The laugh snorted out before she could stop it, and half the stress pressing on her shoulders melted away. “You can make jokes?”

“Sorry, baby. I—”

“No. You can make jokes.” She set the bowl down long enough to clutch his face in her hands and press her lips hard and quick to his. “I've been looking for a miracle, and it came running around a corner at me. You didn't leave. You touched me, you made love with me when I thought you'd be revolted by me.”

With a sigh, she poured the eggs into the skillet. “And you're standing here waiting for me to cook these stupid eggs and making jokes. You're rational. I'm amazed you can be here, be funny, be rational after what you saw.”

Because it was there, he picked up a strip of bacon she'd
set on a plate and singed his fingertips. “I'm not going to tell you I wasn't freaked,” he said as he tossed the bacon from hand to hand to cool it. “Still am, but I'm working through it.”
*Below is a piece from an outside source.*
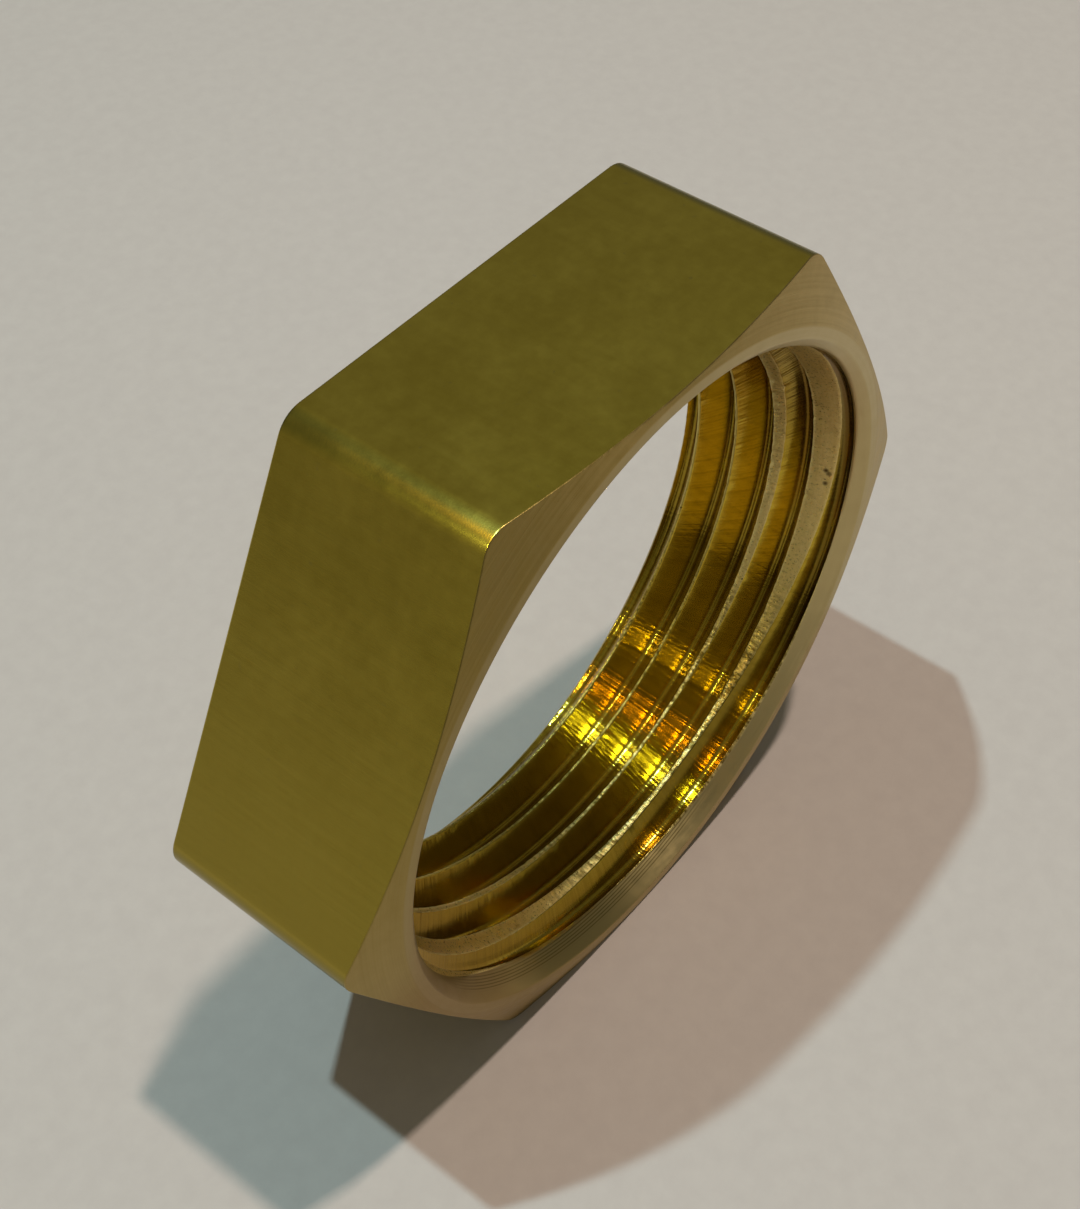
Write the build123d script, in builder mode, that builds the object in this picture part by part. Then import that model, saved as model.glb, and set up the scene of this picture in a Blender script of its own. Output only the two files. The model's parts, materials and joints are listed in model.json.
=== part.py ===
from build123d import *
from build123d.topology import SkipClean
from math import ceil, radians, tan
import os

# Brass pipe lock nut with a G 1 internal thread, standing on one of its flats.
# The thread axis lies along Y and the chamfered mouth faces -Y. The origin is the
# middle of the bore, and flats are at the top and bottom. Lengths are in millimetres.

# Right-hand pipe thread, 11 turns to the inch, as heights from its pitch line
pitch = 2.309
pitch_diameter = 31.95
crest_height = 0.775
root_depth = 0.74
flank_angle = 27.5
start_angle = 270.0  # where a groove crosses the front face, clockwise from straight up

# Hexagon
thickness = 11.0
wall = 1.285  # between a flat and the thread roots
corner_radius = 1.5

# Mouth: a wide countersink, then a slender cone that thins the first turns
mouth_relief = 0.485  # how far the countersink opens past the roots
mouth_depth = 0.65
lead_in = 1.2  # how far the slender cone opens past the crests
lead_in_angle = 13.0  # from the axis

# Front face: a narrow flat ring round the mouth, then a shallow cone across the corners
face_ring = 0.55
chamfer_angle = 16.0  # from the plane of the face

# Back face: a plain countersink round the bore
exit_relief = 0.385  # how far it opens past the roots
exit_angle = 60.0  # from the axis

# How the bore and thread are cut
wall_sectors = 6  # pieces of the bore wall to a turn
groove_sectors = 3  # pieces of the groove to a turn
tool_clearance = 0.2  # how far the groove's cutter stands out of the crests, into the bore

# Where those sizes lie: radii from the axis, and places along it
front = -thickness / 2
back = thickness / 2
crest = pitch_diameter / 2 - crest_height
root = pitch_diameter / 2 + root_depth
flat = root + wall
mouth = root + mouth_relief
face = mouth + face_ring
beyond = 2 * flat  # well outside the corners
lead_in_start = front + mouth_depth
lead_in_end = lead_in_start + lead_in / tan(radians(lead_in_angle))
exit = root + exit_relief
exit_start = back - (exit - crest) / tan(radians(exit_angle))


def groove_half_width(radius):
    """Half the width of the thread groove at a distance from the axis."""
    return pitch / 4 - (radius - pitch_diameter / 2) * tan(radians(flank_angle))


# One sector of the bore, as a cutter
with BuildPart() as bore:
    with BuildSketch(Plane.XY):
        with BuildLine():
            Polyline(
                (0, front),
                (mouth, front),
                (crest + lead_in, lead_in_start),
                (crest, lead_in_end),
                (crest, exit_start),
                (exit, back),
                (0, back),
                close=True,
            )
        make_face()
    revolve(axis=Axis.Y, revolution_arc=360 / wall_sectors)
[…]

“Bottom line, okay? Bottom line, I can't possibly go through mainstream options. You were freaked, Gabe, because that's what I am. A freak.”

“You're not. You have a disease.”

“And if I don't find a cure, I'll be like this all of my life. If it doesn't drive me mad, or to suicide, I'll live a very long life. One of the happy benefits of this condition is robust health. Ridiculously. I haven't had so much as a sniffle since I was eighteen. And injury? Try this.”